> _SOURCE EXCERPT_:
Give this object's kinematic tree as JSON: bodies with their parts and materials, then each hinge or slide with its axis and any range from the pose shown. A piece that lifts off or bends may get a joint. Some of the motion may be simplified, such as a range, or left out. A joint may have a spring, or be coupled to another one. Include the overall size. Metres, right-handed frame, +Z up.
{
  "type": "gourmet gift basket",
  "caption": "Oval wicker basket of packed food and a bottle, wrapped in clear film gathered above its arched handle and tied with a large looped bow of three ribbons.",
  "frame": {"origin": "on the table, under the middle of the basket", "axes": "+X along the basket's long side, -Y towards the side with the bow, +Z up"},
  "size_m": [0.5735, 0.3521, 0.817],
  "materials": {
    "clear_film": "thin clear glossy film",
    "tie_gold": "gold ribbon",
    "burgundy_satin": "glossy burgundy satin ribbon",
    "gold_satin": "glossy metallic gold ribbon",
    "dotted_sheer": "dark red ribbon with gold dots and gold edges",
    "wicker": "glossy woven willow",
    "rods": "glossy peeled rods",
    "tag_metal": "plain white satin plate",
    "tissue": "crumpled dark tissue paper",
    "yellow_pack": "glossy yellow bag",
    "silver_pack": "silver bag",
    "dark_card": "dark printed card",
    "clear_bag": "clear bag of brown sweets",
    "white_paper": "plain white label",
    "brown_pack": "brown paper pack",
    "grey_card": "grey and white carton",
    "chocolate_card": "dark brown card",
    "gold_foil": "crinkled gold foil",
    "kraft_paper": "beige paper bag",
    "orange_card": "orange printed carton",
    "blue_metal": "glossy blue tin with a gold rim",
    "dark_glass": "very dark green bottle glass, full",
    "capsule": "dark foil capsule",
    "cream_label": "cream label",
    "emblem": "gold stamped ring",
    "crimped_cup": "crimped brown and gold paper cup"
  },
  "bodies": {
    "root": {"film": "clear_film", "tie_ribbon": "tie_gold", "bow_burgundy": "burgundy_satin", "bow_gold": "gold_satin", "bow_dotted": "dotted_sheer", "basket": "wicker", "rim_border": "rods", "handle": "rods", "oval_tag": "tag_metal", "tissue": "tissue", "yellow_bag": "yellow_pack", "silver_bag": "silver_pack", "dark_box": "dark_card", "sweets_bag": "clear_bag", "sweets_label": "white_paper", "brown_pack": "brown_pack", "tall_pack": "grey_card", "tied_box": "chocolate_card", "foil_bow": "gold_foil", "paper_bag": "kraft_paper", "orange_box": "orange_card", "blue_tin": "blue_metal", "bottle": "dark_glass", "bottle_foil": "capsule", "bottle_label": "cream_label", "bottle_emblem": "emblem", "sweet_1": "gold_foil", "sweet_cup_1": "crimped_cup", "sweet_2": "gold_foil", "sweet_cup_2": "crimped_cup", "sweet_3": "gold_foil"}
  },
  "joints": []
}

> _TASK BRIEF_:
Every line of the material must be returned exactly as it appears.

> _SOLUTION BELOW_:
Give this object's kinematic tree as JSON: bodies with their parts and materials, then each hinge or slide with its axis and any range from the pose shown. A piece that lifts off or bends may get a joint. Some of the motion may be simplified, such as a range, or left out. A joint may have a spring, or be coupled to another one. Include the overall size. Metres, right-handed frame, +Z up.
{
  "type": "gourmet gift basket",
  "caption": "Oval wicker basket of packed food and a bottle, wrapped in clear film gathered above its arched handle and tied with a large looped bow of three ribbons.",
  "frame": {"origin": "on the table, under the middle of the basket", "axes": "+X along the basket's long side, -Y towards the side with the bow, +Z up"},
  "size_m": [0.5735, 0.3521, 0.817],
  "materials": {
    "clear_film": "thin clear glossy film",
    "tie_gold": "gold ribbon",
    "burgundy_satin": "glossy burgundy satin ribbon",
    "gold_satin": "glossy metallic gold ribbon",
    "dotted_sheer": "dark red ribbon with gold dots and gold edges",
    "wicker": "glossy woven willow",
    "rods": "glossy peeled rods",
    "tag_metal": "plain white satin plate",
    "tissue": "crumpled dark tissue paper",
    "yellow_pack": "glossy yellow bag",
    "silver_pack": "silver bag",
    "dark_card": "dark printed card",
    "clear_bag": "clear bag of brown sweets",
    "white_paper": "plain white label",
    "brown_pack": "brown paper pack",
    "grey_card": "grey and white carton",
    "chocolate_card": "dark brown card",
    "gold_foil": "crinkled gold foil",
    "kraft_paper": "beige paper bag",
    "orange_card": "orange printed carton",
    "blue_metal": "glossy blue tin with a gold rim",
    "dark_glass": "very dark green bottle glass, full",
    "capsule": "dark foil capsule",
    "cream_label": "cream label",
    "emblem": "gold stamped ring",
    "crimped_cup": "crimped brown and gold paper cup"
  },
  "bodies": {
    "root": {"film": "clear_film", "tie_ribbon": "tie_gold", "bow_burgundy": "burgundy_satin", "bow_gold": "gold_satin", "bow_dotted": "dotted_sheer", "basket": "wicker", "rim_border": "rods", "handle": "rods", "oval_tag": "tag_metal", "tissue": "tissue", "yellow_bag": "yellow_pack", "silver_bag": "silver_pack", "dark_box": "dark_card", "sweets_bag": "clear_bag", "sweets_label": "white_paper", "brown_pack": "brown_pack", "tall_pack": "grey_card", "tied_box": "chocolate_card", "foil_bow": "gold_foil", "paper_bag": "kraft_paper", "orange_box": "orange_card", "blue_tin": "blue_metal", "bottle": "dark_glass", "bottle_foil": "capsule", "bottle_label": "cream_label", "bottle_emblem": "emblem", "sweet_1": "gold_foil", "sweet_cup_1": "crimped_cup", "sweet_2": "gold_foil", "sweet_cup_2": "crimped_cup", "sweet_3": "gold_foil"}
  },
  "joints": []
}